The use of joints as money is part of a transformation of the system of assessment of value in the carceral system. A new money, namely the joint, emerged while simultaneously a social figure, namely the “transa”, was given access to physical fights involving blades and thereby to practices resulting in the social ranking of people. This evolution of the transa’s rank goes hand in hand with a transformation in the perception of crimes and offenses.
The diversity of monies in circulation in the carceral system indicates the complexity of coexisting social mechanisms and patterns of sociability, especially the ones involving “chorros” and “transas”. It also illustrates how the ways in which a social group assesses the value of goods are informed by the origins and uses of money, as predicted by Zelizer’s theory of money earmarking, as well as by the social rank of the parties to the transactions.
Seemingly contradictory moral universes (namely the universe of the “chorros” and that of the “transas”) can in fact become compatible when a new money (namely the joint) starts circulating. This finding may offer a response to the question often addressed by theorists of money: “if money is a symbol, what is it a symbol of?” (Orléan, 2011) This empirical work suggests that money not only represents the value of the goods traded on some market, but also reflects existing power relations. If so, monies cannot operate as equivalents in mechanisms leading to the setting of prices because the monies that circulate in prison are not unified by an all-encompassing principle.

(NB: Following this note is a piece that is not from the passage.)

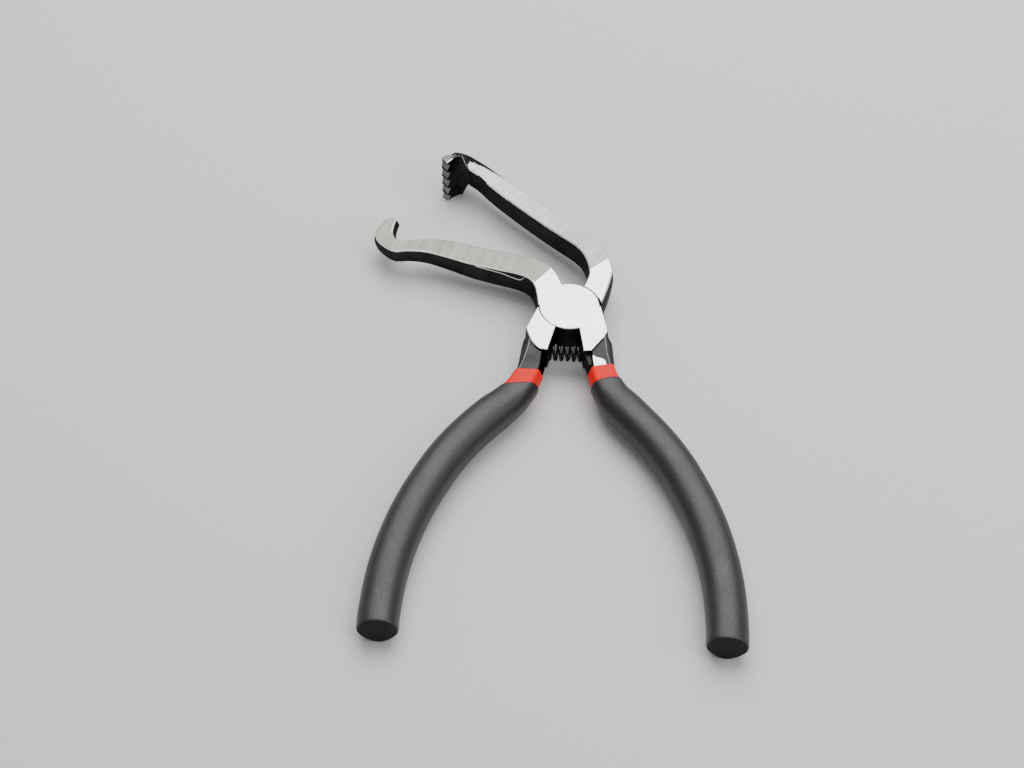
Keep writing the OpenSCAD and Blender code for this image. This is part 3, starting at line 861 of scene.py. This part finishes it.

Such observations seem to indicate that the same words can refer to the same entity, even if the uses of these words exhibit a fair amount of variability. If I followed this train of thoughts, I would be led to the impossibility of language and communication. In any event, theories that consider money to be some general equivalent will not cast any light on the empirical findings that I have presented. As argued by Marie Cuillerai (2014), theories of substitution and simulacra, especially the ones sketched by Foucault and Klossowksy, open more promising avenues. “In defining money as a simulacrum, I am keeping at bay any substantial conception of value and I open up the possibility to fully grasp the ways in which transactions could interrogate the relation between values and signs. The reason why transactions could do so lies in the fact that they disconnect monetary exchanges from the circulation of goods. As a result, monetary exchanges belong to the sphere of social relations. The simulacrum can then be grasped as an entity constituted by immanent social relations, and foreign to any substantial notion of value (…).” (Cuillerai, 2014: 15).
This theoretical background seems well-suited to transactions occurring in prison insofar as the assessment of the value of goods does not rest on the intrinsic value of the goods. Given their source, the goods entering the prison economy do not have a price, and as a result the value of these goods cannot be solely assessed based on considerations regarding the productive sphere. Instead, the value of these goods rely on power relations and the moral economy of the carceral system. The simulacrum does not give a representation of equivalences, but instead highlights “power relations that are at play under such and such circumstances” (ibid: 22). In this respect, it helps explain why different monies refer to the same goods in distinct ways – regardless of the existence or not of a general equivalent. It also accounts for the rise and fall of monies according to the identity of the agents operating on such and such market as well as their evolving moral valence.